Trzeba o nich mówić z bardzo prostego powodu. Mord paryski nie był dziełem niezależnych przestępców czy szaleńców, lecz czynem, wedle wszelkich przesłanek, będącym skutkiem działań zorganizowanych islamistycznych organizacji, dziś niezwykle potężnych, bo mających zaplecze w postaci własnego jawnie religijnego państwa – Państwa Islamskiego. Nie można zatem – przez grzeczność, co może byłoby słuszne w warunkach braku wojny cywilizacyjnej – przemilczeć problemu związanego z wzorcami, które przekazał potomności prorok. Islamiści oczywiście są przestępcami – to stwierdzenie trywialne – przestępcą bowiem jest ten, kto łamie obowiązujące prawo. Ta kategoria sama w sobie właściwie nie dotyka kwestii moralnych. Ważniejsze jest to, że motywacją dla tego przestępstwa są właśnie względy natury religijnej. I choć na szczęście jak na razie w Polsce tego rodzaju problemów nie ma, to z perspektywy Francji czy Berlina prędzej czy później do debaty publicznej zaczną coraz częściej przebijać się głosy, że problemem nie są „przestępcy”, tylko sam islam.

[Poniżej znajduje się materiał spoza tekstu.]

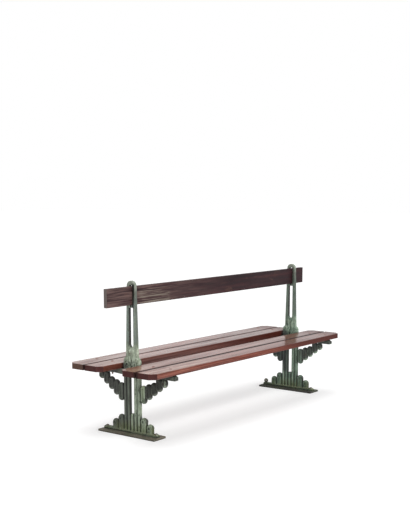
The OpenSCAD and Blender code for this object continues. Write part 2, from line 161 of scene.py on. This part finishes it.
# What both planks of a seat share. A groove is how far off the gap's middle it lies, and half its width
FRONT_SEAT = {"fading": 0.02, "groove": (0.003, 0.013)}
REAR_SEAT = {"fading": 0.20, "groove": (0.000, 0.009)}
PLANKS = {
    "front_outer_plank": {
        **FRONT_SEAT, "end_grain": (0.074, 0.024, 0.022), "gloss": 0.66,
        "bleach": (0.420, 0.260, 0.200), "bleach_ends": (0.158, 0.448), "bleach_on_sides": 0.10,
    },
    "front_inner_plank": {
        **FRONT_SEAT, "end_grain": (0.074, 0.024, 0.022), "gloss": 0.74,
        "bleach": (0.270, 0.135, 0.088), "bleach_ends": (0.026, 0.331), "bleach_on_sides": 0.15,
    },
    "rear_inner_plank": {
        **REAR_SEAT, "end_grain": (0.074, 0.024, 0.022), "gloss": 0.93,
        "bleach": (0.270, 0.135, 0.092), "bleach_ends": (0.026, 0.401), "bleach_on_sides": 0.15,
    },
    "rear_outer_plank": {
        **REAR_SEAT, "end_grain": (0.125, 0.074, 0.054), "gloss": 0.93,
        "bleach": (0.280, 0.150, 0.105), "bleach_ends": (0.026, 0.401), "bleach_on_sides": 0.15,
    },
}
BOARD = {
    "fading": 0.0, "end_grain": (0.240, 0.200, 0.185), "gloss": 0.05,
    "bleach": (0.165, 0.104, 0.094), "bleach_ends": (0.046, 0.618), "bleach_on_sides": 1.0,
}

# The paint goes from dark to pale. The front pipes get painted light from a Y to the posts, the rear half is
# darker from a level up, the board's painted shadow and the soot with painted shade have their own amounts,
# and clear is how far the collar is freed of painted shade and dirt and how much painted light the cascades'
# faces that turn down get
LEFT_IRON = {
    "seed": 3.1,
    "paint": ((0.072, 0.087, 0.058), (0.240, 0.288, 0.204), (0.360, 0.430, 0.325), (0.550, 0.620, 0.495)),
    "upper": (0.235, 0.290, 0.262), "soot_and_shade": (0.024, 0.024, 0.022), "board_shadow": 0.95, "clear": 0.30,
    "pipes": (0.430, 0.520, 0.340), "pipes_amount": 0.80, "pipes_from": -0.102,
    "rear": (0.082, 0.088, 0.078), "rear_amount": 0.80, "rear_from": 0.02,
}
RIGHT_IRON = {
    "seed": 6.2,
    "paint": ((0.050, 0.078, 0.058), (0.140, 0.205, 0.155), (0.215, 0.310, 0.235), (0.380, 0.480, 0.370)),
    "upper": (0.175, 0.222, 0.186), "soot_and_shade": (0.072, 0.080, 0.074), "board_shadow": 0.30, "clear": 0.92,
    "pipes": (0.190, 0.235, 0.200), "pipes_amount": 0.65, "pipes_from": -0.150,
    "rear": (0.056, 0.058, 0.066), "rear_amount": 0.75, "rear_from": 0.12,
}
LEFT_PLATE = (1.3, ((0.060, 0.048, 0.036), (0.135, 0.118, 0.088), (0.215, 0.195, 0.150)))
RIGHT_PLATE = (4.4, ((0.018, 0.017, 0.015), (0.038, 0.036, 0.030), (0.080, 0.076, 0.062)))
SEAT_BOLTS = ["front_seat_bolts", "rear_seat_bolts"]
FASTENERS = [
    "front_seat_washers", "rear_seat_washers", "front_seat_nuts", "rear_seat_nuts",
    "board_screws", "board_screw_washers",
]
FOOT_BOLTS = ["left_foot_bolts", "right_foot_bolts"]

# The camera, as the photograph's perspective gives it
PHOTO_HEIGHT = 527
FOCAL_PIXELS = 964.02
CAMERA_AT = Vector((-5.1646, -3.8835, 1.4672))
CAMERA_AZIMUTH = math.radians(-52.389)
CAMERA_ELEVATION = math.radians(9.376)
# The photograph is cut off above the middle of the view, by this many pixels
CAMERA_RISE = 89.5
SENSOR = 36.0
VIEW_END = 200.0

# The room's even light, and the two soft lights: the way to each, how wide it is, and its power
ROOM_LIGHT = 0.42
OVERHEAD = (Vector((-0.05, 0.05, 1.0)).normalized(), math.radians(36), 1.25)
FRONT = (Vector((-0.24, -1.0, 0.36)).normalized(), math.radians(55), 2.4)
LAMP_DISTANCE = 6.0
# The floor lies just under the plates. What it reflects is filled up to a level by its own white
FLOOR_HALF = 60.0
FLOOR_Z = -0.0003
FLOOR_REFLECTS = 0.60
FLOOR_LEVEL = 1.14
# What the bench sees the floor reflect
FLOOR_BOUNCE = 0.55


class Graph:
    """A node tree, with one short call for each kind of node."""

    def __init__(self, tree):
        self.tree = tree
        tree.nodes.clear()

    def add(self, kind, **settings):
        node = self.tree.nodes.new(kind)
        for key, value in settings.items():
            setattr(node, key, value)
        return node

    def put(self, socket, value):
        """Links value to the socket if it is a socket itself, and else sets it."""
        if isinstance(value, bpy.types.NodeSocket):
            self.tree.links.new(value, socket)
        elif hasattr(value, "__len__") and len(value) == 3 and socket.type == "RGBA":
            socket.default_value = (*value, 1.0)
        else:
            socket.default_value = value

    def maths(self, operation, first, second=0.0, clamp=False):
        node = self.add("ShaderNodeMath", operation=operation, use_clamp=clamp)
        self.put(node.inputs[0], first)
        self.put(node.inputs[1], second)
        return node.outputs[0]

    def times(self, product, *factors):
        for factor in factors:
            product = self.maths("MULTIPLY", product, factor)
        return product

    def most(self, highest, *others):
        for other in others:
            highest = self.maths("MAXIMUM", highest, other)
        return highest

    def less(self, *factors):
        """1 minus the product of the factors."""
        return self.maths("SUBTRACT", 1.0, self.times(*factors))

    def seen_rays(self):
        """1 for rays from the camera and for mirror and glass rays, and 0 for all others."""
        rays = self.add("ShaderNodeLightPath").outputs
        return self.most(rays["Is Camera Ray"], rays["Is Glossy Ray"], rays["Is Transmission Ray"])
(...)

Walki tej Zachód raczej nie wygra, jeśli przejawem jego rzekomej siły będą parady osobników z piórkiem w tyłku i różą w zębach. Jedynym realnym panaceum na stworzenie duchowej siły zdolnej przeciwstawić się ekspansji islamu – który ewidentnie zajmuje próżnię powstałą po wycięciu z kultury europejskiej jakiejkolwiek transcendencji – jest chrześcijaństwo. Oby i w tym wypadku historia lubiła się powtarzać.